Each new oddity in Sinbad’s is found by the king to be increasingly far fetched, ridiculous and he becomes increasingly irate, if not insult, by them. Meanwhile Scheherazade isn’t paying quite enough attention to her husbands displeasure.
She also finishes her tale just as the cock crows…
The king then precedes to exhibit a rather unfortunate literary critique, and well, goes back to old ways.
This whole story, which is a story about a story told within a story about a woman famous for telling stories, relies on one very simple conceit. Everything can be fantastical if you tell it the right way. But to get the joke you need to know the references being made, most of which depend on you having an 1840’s understanding of the world.
This is a very clever story but to get the most out of it you need to understand each of the refences many of which are a tad oblique.
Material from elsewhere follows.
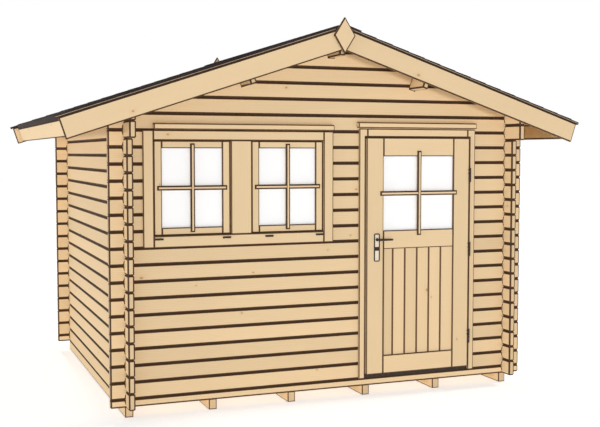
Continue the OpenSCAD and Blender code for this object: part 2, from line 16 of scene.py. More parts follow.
import bmesh
import bpy
from mathutils import Matrix, Vector

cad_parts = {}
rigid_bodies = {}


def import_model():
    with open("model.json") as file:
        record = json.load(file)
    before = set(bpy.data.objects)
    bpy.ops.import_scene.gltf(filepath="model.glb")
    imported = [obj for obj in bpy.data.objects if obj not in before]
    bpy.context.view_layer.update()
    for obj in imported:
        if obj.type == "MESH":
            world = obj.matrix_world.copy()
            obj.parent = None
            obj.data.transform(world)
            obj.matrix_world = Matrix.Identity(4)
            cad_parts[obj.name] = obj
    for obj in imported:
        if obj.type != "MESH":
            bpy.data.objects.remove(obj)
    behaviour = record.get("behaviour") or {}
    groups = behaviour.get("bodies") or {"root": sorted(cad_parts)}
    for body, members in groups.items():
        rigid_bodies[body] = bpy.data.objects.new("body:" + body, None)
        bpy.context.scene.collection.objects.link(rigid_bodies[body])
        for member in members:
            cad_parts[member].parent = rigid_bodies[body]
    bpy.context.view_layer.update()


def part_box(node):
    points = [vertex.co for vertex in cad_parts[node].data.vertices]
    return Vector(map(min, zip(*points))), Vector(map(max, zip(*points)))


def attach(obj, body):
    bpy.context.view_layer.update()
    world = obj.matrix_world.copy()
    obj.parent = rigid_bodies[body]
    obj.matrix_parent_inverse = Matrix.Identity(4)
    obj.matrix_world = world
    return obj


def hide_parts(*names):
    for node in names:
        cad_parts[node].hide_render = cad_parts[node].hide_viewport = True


LOG = logging.getLogger("garden_house")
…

On first reading the fantastical things Scheherazade describes do just seem ridiculous, it is only when you know what Poe is doing that they becomes clever and interesting. Much of the story just goes over the readers head, because that conceit is too well disguised. If you have to go and read an explanation of each of the refences to get the jokes then they are not actually funny. Take the enormous headless fowl above, in retrospect that is a brilliantly funny description of a hot air balloon, but I would be prepared to bet you did not realize that till I explained what it was. I certainly didn’t until I did some research on the story after I read it the first time. It was a lot funnier on the second read through…
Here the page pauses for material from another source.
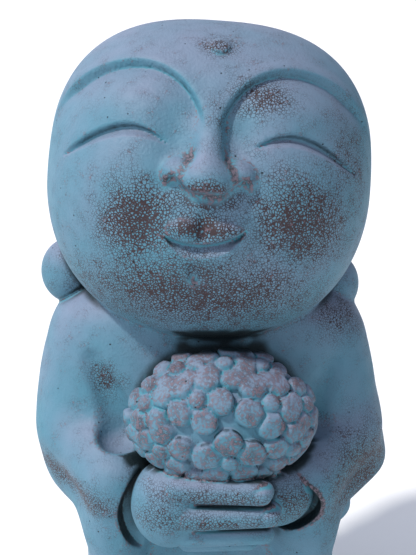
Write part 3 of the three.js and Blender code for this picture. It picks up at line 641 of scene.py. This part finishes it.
def patina_material():
    """Teal to lavender wash (the lavender partly a painted sheen on top faces), brown net where
    speckled, rubbed ridges and petal tops, near-black painted shade in the crevices, pinholes;
    grain, net and holes also drive the bump."""
    material = bpy.data.materials.new("patina")
    material.use_nodes = True
    n = Nodes(material.node_tree)
    shader = material.node_tree.nodes["Principled BSDF"]
    place = n.add("ShaderNodeTexCoord").outputs["Object"]
    broad = n.noise(place, BROAD_SCALE, 3)
    middle = n.noise(place, MIDDLE_SCALE, 3)
    fine = n.noise(place, FINE_SCALE, 2)

    # Painted highlight: the normal's upward part pushes the wash towards lavender, a painted sheen on
    # top faces; the broad noise adds lavender tone at random.
    tilt = n.add("ShaderNodeSeparateXYZ")
    n.feed(tilt.inputs[0], n.add("ShaderNodeNewGeometry").outputs["Normal"])
    upright = n.math("MULTIPLY", n.step(tilt.outputs["Z"], 0.1, 0.9), 0.75)
    cloud = n.math("MULTIPLY", n.math("SUBTRACT", broad, 0.42), 1.6)
    sheen_and_lavender = n.math("ADD", upright, cloud, clamp=True)
    wash_and_sheen = n.mix(sheen_and_lavender, TEAL, LAVENDER_TONE_AND_SHEEN)
    hollow = n.attribute("hollow")
    wash_and_sheen = n.mix(n.step(hollow, 0.05, 0.4), wash_and_sheen, BRIGHT_TEAL)

    shaken = n.add("ShaderNodeTexNoise")
    n.feed(shaken.inputs["Vector"], place)
    n.feed(shaken.inputs["Scale"], NET_BEND_SCALE)
    bend = n.add("ShaderNodeVectorMath", operation="MULTIPLY_ADD")
    n.feed(bend.inputs[0], shaken.outputs["Color"])
    n.feed(bend.inputs[1], NET_BEND)
    n.feed(bend.inputs[2], place)
    net = n.add("ShaderNodeTexVoronoi", feature="DISTANCE_TO_EDGE")
    n.feed(net.inputs["Vector"], bend.outputs[0])
    n.feed(net.inputs["Scale"], NET_SCALE)

    uneven = n.math("MULTIPLY", n.math("SUBTRACT", middle, 0.5), 0.55)
    speckle = n.math("ADD", n.attribute("speckle"), uneven)
    line = n.math("SUBTRACT", n.math("MULTIPLY", speckle, 0.36), net.outputs["Distance"])
    brown = n.math("MULTIPLY", n.step(line, -0.05, 0.10), n.step(hollow, 0.35, 0.0))
    colour = n.mix(brown, wash_and_sheen, BROWN)

    worn = n.math("MULTIPLY", n.attribute("ridge"), 2.3)
    worn = n.math("ADD", worn, n.math("MULTIPLY", n.attribute("petal"), 0.50))
    worn = n.math("ADD", worn, n.math("MULTIPLY", n.math("SUBTRACT", fine, 0.5), 1.8))
    worn = n.math("ADD", worn, n.math("MULTIPLY", n.math("SUBTRACT", middle, 0.5), 1.3))
    rubbed = n.mix(n.step(fine, 0.42, 0.62), BROWN, RUBBED)
    colour = n.mix(n.math("MULTIPLY", n.step(worn, 0.25, 0.85), 0.9), colour, rubbed)
    # Painted shade: where other stone lies close outside the skin (under the chin, round the bouquet)
    # the colour goes near-black.
    colour = n.mix(n.step(n.attribute("crevice_shade"), 0.5, 1.0), colour, CREVICE_SHADE_AND_PINHOLE_DARK)

    holes = n.add("ShaderNodeTexVoronoi")
    n.feed(holes.inputs["Vector"], place)
    n.feed(holes.inputs["Scale"], PINHOLE_SCALE)
    picked = n.add("ShaderNodeSeparateColor")
    n.feed(picked.inputs[0], holes.outputs["Color"])
    hole = n.step(holes.outputs["Distance"], 0.10, 0.05)
    hole = n.math("MULTIPLY", hole, n.step(picked.outputs[0], 0.6, 0.62))
    # pinholes take the same near-black colour as the painted crevice shade
    colour = n.mix(hole, colour, CREVICE_SHADE_AND_PINHOLE_DARK)
    n.feed(shader.inputs["Base Color"], colour)
    n.feed(shader.inputs["Roughness"], n.math("ADD", 0.5, n.math("MULTIPLY", middle, 0.2)))
    shader.inputs["Specular IOR Level"].default_value = 0.3

    grain = n.math("ADD", n.math("MULTIPLY", fine, 0.5), n.math("MULTIPLY", middle, 0.5))
    grain = n.math("SUBTRACT", grain, n.math("MULTIPLY", hole, 0.8))
    grain = n.math("SUBTRACT", grain, n.math("MULTIPLY", brown, 0.25))
    bump = n.add("ShaderNodeBump")
    n.feed(bump.inputs["Height"], grain)
    n.feed(bump.inputs["Strength"], BUMP_STRENGTH)
    n.feed(bump.inputs["Distance"], BUMP_DISTANCE)
    n.feed(shader.inputs["Normal"], bump.outputs[0])
    return material


vertex_paint(statue_mesh)
statue_mesh.materials.append(patina_material())
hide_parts("jizo_statue")
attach(statue, "root")

# ------------------------------------------------------------------ floor and light
# A wide white floor, a sky that is bright on the left and dim on the right, and one soft sun
# from the upper left.
FLOOR_CORNERS = [(-40, -20, 0), (40, -20, 0), (40, 60, 0), (-40, 60, 0)]
SKY_LEFT, SKY_RIGHT = (1.00, 1.03, 1.18, 1), (0.23, 0.26, 0.33, 1)
KEY_FROM, KEY_POWER, KEY_COLOUR, KEY_ANGLE = (-0.62, -0.33, 1.0), 2.8, (1.0, 0.97, 0.92), 4

floor_mesh = bpy.data.meshes.new("floor")
floor_mesh.from_pydata(FLOOR_CORNERS, [], [(0, 1, 2, 3)])
floor = bpy.data.objects.new("floor", floor_mesh)
scene.collection.objects.link(floor)
white = bpy.data.materials.new("white_floor")
white.use_nodes = True
white_shader = white.node_tree.nodes["Principled BSDF"]
white_shader.inputs["Base Color"].default_value = (0.9, 0.9, 0.9, 1)
white_shader.inputs["Roughness"].default_value = 0.9
floor_mesh.materials.append(white)

scene.view_settings.view_transform = "Standard"
world = bpy.data.worlds.new("studio")
scene.world = world
world.use_nodes = True
sky = Nodes(world.node_tree)
side = sky.add("ShaderNodeSeparateXYZ")
sky.feed(side.inputs[0], sky.add("ShaderNodeTexCoord").outputs["Generated"])
background = world.node_tree.nodes["Background"]
sky.feed(background.inputs["Color"],
         sky.mix(sky.step(side.outputs["X"], -0.8, 0.7), SKY_LEFT, SKY_RIGHT))
background.inputs["Strength"].default_value = 1.0

key_data = bpy.data.lights.new("key", "SUN")
key_data.energy = KEY_POWER
key_data.color = KEY_COLOUR
key_data.angle = math.radians(KEY_ANGLE)
key = bpy.data.objects.new("key", key_data)
scene.collection.objects.link(key)
key.rotation_euler = Vector(KEY_FROM).to_track_quat("Z", "Y").to_euler()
And there is the crux of the problem with this story…

THREE RAVENS THAT HUNG ABOUT LONG ENOUGH FOR THE JOKE TO BE EXPLAINED
Should you read it: Well, yes, knowing that the jokes are there you should., its is very clever and a little funny in of itself.
Blaggers fact: The only part of Scheherazade final tale that the king believes to be true when Sinbad tells us that he discovers “the earth being upheld by a cow of a blue color, having horns four hundred in number” which is of course the only part of the tale not based on something real.
The cow isn’t blue, that’s ridiculous.